* begin *

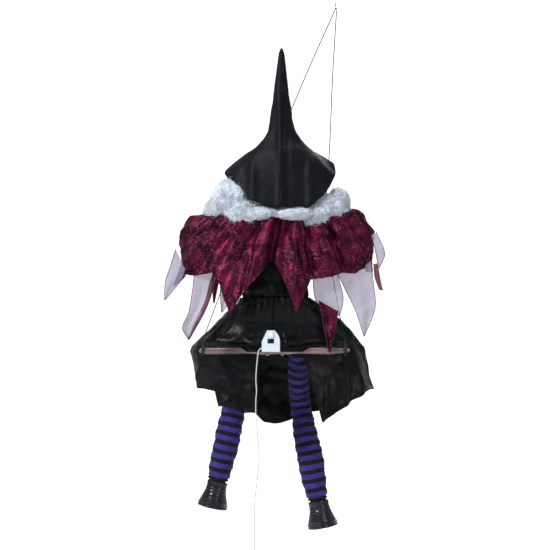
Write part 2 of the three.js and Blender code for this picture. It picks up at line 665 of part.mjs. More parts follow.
function hands() {
  for (const [side, sign] of SIDES) {
    const fist = ellipsoid(HANDS[side], [12, 14, 15], 12, 8);
    const route = cord(ropePath(side, sign), ROPE_R + 0.6, 18);
    const sleeveEnd = HANDS[side].clone().add(v(sign * 17, -16, -2));
    const trim = ellipsoid(sleeveEnd, [13, 13, 13], 12, 8);
    add(`hand_${side}`, cut(fist, route, trim), SKIN);
  }
}

// ---------------------------------------------------------------- cape, bodice and points
const CAPE_STOPS = [
  // height, half width, half depth
  [-400, 40, 34], [-399, 78, 46], [-396, 128, 52], [-403, 164, 56], [-432, 181, 59], [-505, 178, 62],
];

// Depth of the hem's points below its mean height, by place across the back.
function capeHem(x) {
  const spike = (centre, reach, depth) => depth * Math.max(0, 1 - Math.abs(x - centre) / reach);
  return spike(-82, 52, 82) + spike(40, 44, 78) - spike(-9, 34, 20) + spike(120, 60, 6);
}

function capePoint(u, w) {
  const place = w * (CAPE_STOPS.length - 1);
  const i = Math.min(Math.floor(place), CAPE_STOPS.length - 2);
  const [a, b] = [CAPE_STOPS[i], CAPE_STOPS[i + 1]];
  const [height, halfX, halfY] = a.map((value, k) => mix(value, b[k], place - i));
  const opening = mix(70, 160, Math.min(1, w * 2.4));
  const angle = rad(mix(opening, 540 - opening, u));
  const [c, s] = [Math.cos(angle), Math.sin(angle)];
  const x = 4 + halfX * Math.sign(c) * Math.abs(c) ** 0.8;
  const y = halfY * Math.sign(s) * Math.abs(s) ** 0.8;
  const frontDrop = 30 * Math.max(0, s) * Math.max(0, 1 - 2 * w);
  const hem = s < 0 ? capeHem(x) * Math.max(0, (w - 0.6) / 0.4) : 0;
  return v(x, y, height - hem - frontDrop);
}

function capeForm(grow = 0) {
  return sheet(capePoint, 32, 7, 2 + 2 * grow);
}

function bodice() {
  const stops = [[-446, 56, 34], [-490, 60, 38], [-530, 64, 40], [-556, 62, 38]];
  const point = (u, w) => {
    const place = w * (stops.length - 1);
    const i = Math.min(Math.floor(place), stops.length - 2);
    const [z, halfX, halfY] = stops[i].map((value, k) => mix(value, stops[i + 1][k], place - i));
    return v(halfX * Math.cos(u * 2 * Math.PI), halfY * Math.sin(u * 2 * Math.PI), z);
  };
  add('bodice', sheet(point, 22, 3, 2, true), SATIN);
}

// A hanging strip of cloth in an upright plane: top edge from a to b, point at the tip.
function clothPoint(a, b, tip) {
  const point = (u, w) => a.clone().lerp(b, u).lerp(tip.clone().add(v((u - 0.5) * 6, 0, 0)), w);
  return sheet(point, 2, 4, 1.6);
}

function skirtPoints() {
  add('skirt_point_right', clothPoint(v(80, -43, -572), v(118, -43, -584), v(103, -47, -656)), LAME);
  add('skirt_point_left', clothPoint(v(-116, 24, -640), v(-92, 24, -640), v(-103, 24, -759)), LAME);
}

// Sheer panels sewn along the sleeve: the hem's points are [x, z] from the inner end outward.
const SHEER_TOP = -508;
const SHEER_HEMS = {
  left: [[-100, -560], [-102, -584], [-118, -530], [-161, -631], [-164, -530], [-200, -555], [-206, -512]],
  right: [
    [72, -540], [116, -585], [128, -530], [142, -552], [170, -625], [184, -560], [190, -524], [194, -514],
  ],
};

function sheerSleeve(side, sign) {
  const hem = SHEER_HEMS[side];
  const point = (u, w) => {
    const place = u * (hem.length - 1);
    const i = Math.min(Math.floor(place), hem.length - 2);
    const x = mix(hem[i][0], hem[i + 1][0], place - i);
    const z = mix(hem[i][1], hem[i + 1][1], place - i);
    return v(mix(sign * mix(96, 168, u), x, w), -18, mix(SHEER_TOP, z, w));
  };
  add(`sheer_${side}`, sheet(point, (hem.length - 1) * 2, 4, 1.6), ORGANZA);
}

// ---------------------------------------------------------------- skirt
const SKIRT_TOP = -562;
const SKIRT_HEM = [
  // direction in degrees from the right, height
  [-90, -786], [-45, -782], [0, -730], [45, -765], [90, -797], [135, -772], [180, -723], [225, -742],
  [270, -768],
];
const SKIRT_SIDES = [
  // height, left reach, right reach, front, back
  [-562, 70, 76, 42, -41], [-572, 84, 100, 62, -38], [-598, 108, 129, 108, -26], [-621, 130, 148, 142, -24.6],
  [-644, 156, 162, 166, -24.4], [-657, 160, 167, 176, -24.4], [-689, 153, 173, 190, -24.4],
  [-730, 146, 184, 198, -25], [-800, 140, 190, 200, -26],
];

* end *

Extract each line of the listing above, copying it word for word.

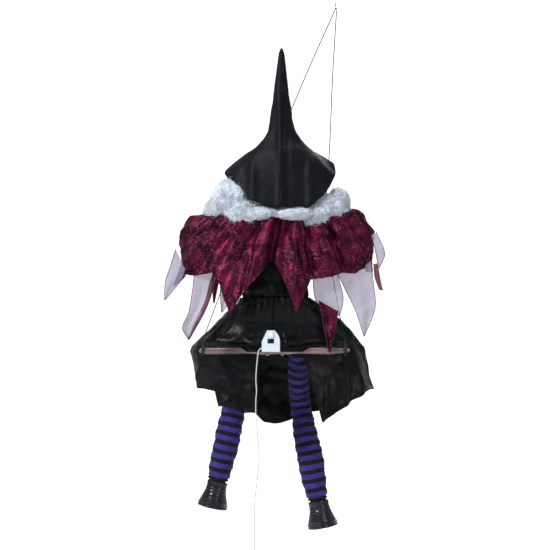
Write part 2 of the three.js and Blender code for this picture. It picks up at line 665 of part.mjs. More parts follow.
function hands() {
  for (const [side, sign] of SIDES) {
    const fist = ellipsoid(HANDS[side], [12, 14, 15], 12, 8);
    const route = cord(ropePath(side, sign), ROPE_R + 0.6, 18);
    const sleeveEnd = HANDS[side].clone().add(v(sign * 17, -16, -2));
    const trim = ellipsoid(sleeveEnd, [13, 13, 13], 12, 8);
    add(`hand_${side}`, cut(fist, route, trim), SKIN);
  }
}

// ---------------------------------------------------------------- cape, bodice and points
const CAPE_STOPS = [
  // height, half width, half depth
  [-400, 40, 34], [-399, 78, 46], [-396, 128, 52], [-403, 164, 56], [-432, 181, 59], [-505, 178, 62],
];

// Depth of the hem's points below its mean height, by place across the back.
function capeHem(x) {
  const spike = (centre, reach, depth) => depth * Math.max(0, 1 - Math.abs(x - centre) / reach);
  return spike(-82, 52, 82) + spike(40, 44, 78) - spike(-9, 34, 20) + spike(120, 60, 6);
}

function capePoint(u, w) {
  const place = w * (CAPE_STOPS.length - 1);
  const i = Math.min(Math.floor(place), CAPE_STOPS.length - 2);
  const [a, b] = [CAPE_STOPS[i], CAPE_STOPS[i + 1]];
  const [height, halfX, halfY] = a.map((value, k) => mix(value, b[k], place - i));
  const opening = mix(70, 160, Math.min(1, w * 2.4));
  const angle = rad(mix(opening, 540 - opening, u));
  const [c, s] = [Math.cos(angle), Math.sin(angle)];
  const x = 4 + halfX * Math.sign(c) * Math.abs(c) ** 0.8;
  const y = halfY * Math.sign(s) * Math.abs(s) ** 0.8;
  const frontDrop = 30 * Math.max(0, s) * Math.max(0, 1 - 2 * w);
  const hem = s < 0 ? capeHem(x) * Math.max(0, (w - 0.6) / 0.4) : 0;
  return v(x, y, height - hem - frontDrop);
}

function capeForm(grow = 0) {
  return sheet(capePoint, 32, 7, 2 + 2 * grow);
}

function bodice() {
  const stops = [[-446, 56, 34], [-490, 60, 38], [-530, 64, 40], [-556, 62, 38]];
  const point = (u, w) => {
    const place = w * (stops.length - 1);
    const i = Math.min(Math.floor(place), stops.length - 2);
    const [z, halfX, halfY] = stops[i].map((value, k) => mix(value, stops[i + 1][k], place - i));
    return v(halfX * Math.cos(u * 2 * Math.PI), halfY * Math.sin(u * 2 * Math.PI), z);
  };
  add('bodice', sheet(point, 22, 3, 2, true), SATIN);
}

// A hanging strip of cloth in an upright plane: top edge from a to b, point at the tip.
function clothPoint(a, b, tip) {
  const point = (u, w) => a.clone().lerp(b, u).lerp(tip.clone().add(v((u - 0.5) * 6, 0, 0)), w);
  return sheet(point, 2, 4, 1.6);
}

function skirtPoints() {
  add('skirt_point_right', clothPoint(v(80, -43, -572), v(118, -43, -584), v(103, -47, -656)), LAME);
  add('skirt_point_left', clothPoint(v(-116, 24, -640), v(-92, 24, -640), v(-103, 24, -759)), LAME);
}

// Sheer panels sewn along the sleeve: the hem's points are [x, z] from the inner end outward.
const SHEER_TOP = -508;
const SHEER_HEMS = {
  left: [[-100, -560], [-102, -584], [-118, -530], [-161, -631], [-164, -530], [-200, -555], [-206, -512]],
  right: [
    [72, -540], [116, -585], [128, -530], [142, -552], [170, -625], [184, -560], [190, -524], [194, -514],
  ],
};

function sheerSleeve(side, sign) {
  const hem = SHEER_HEMS[side];
  const point = (u, w) => {
    const place = u * (hem.length - 1);
    const i = Math.min(Math.floor(place), hem.length - 2);
    const x = mix(hem[i][0], hem[i + 1][0], place - i);
    const z = mix(hem[i][1], hem[i + 1][1], place - i);
    return v(mix(sign * mix(96, 168, u), x, w), -18, mix(SHEER_TOP, z, w));
  };
  add(`sheer_${side}`, sheet(point, (hem.length - 1) * 2, 4, 1.6), ORGANZA);
}

// ---------------------------------------------------------------- skirt
const SKIRT_TOP = -562;
const SKIRT_HEM = [
  // direction in degrees from the right, height
  [-90, -786], [-45, -782], [0, -730], [45, -765], [90, -797], [135, -772], [180, -723], [225, -742],
  [270, -768],
];
const SKIRT_SIDES = [
  // height, left reach, right reach, front, back
  [-562, 70, 76, 42, -41], [-572, 84, 100, 62, -38], [-598, 108, 129, 108, -26], [-621, 130, 148, 142, -24.6],
  [-644, 156, 162, 166, -24.4], [-657, 160, 167, 176, -24.4], [-689, 153, 173, 190, -24.4],
  [-730, 146, 184, 198, -25], [-800, 140, 190, 200, -26],
];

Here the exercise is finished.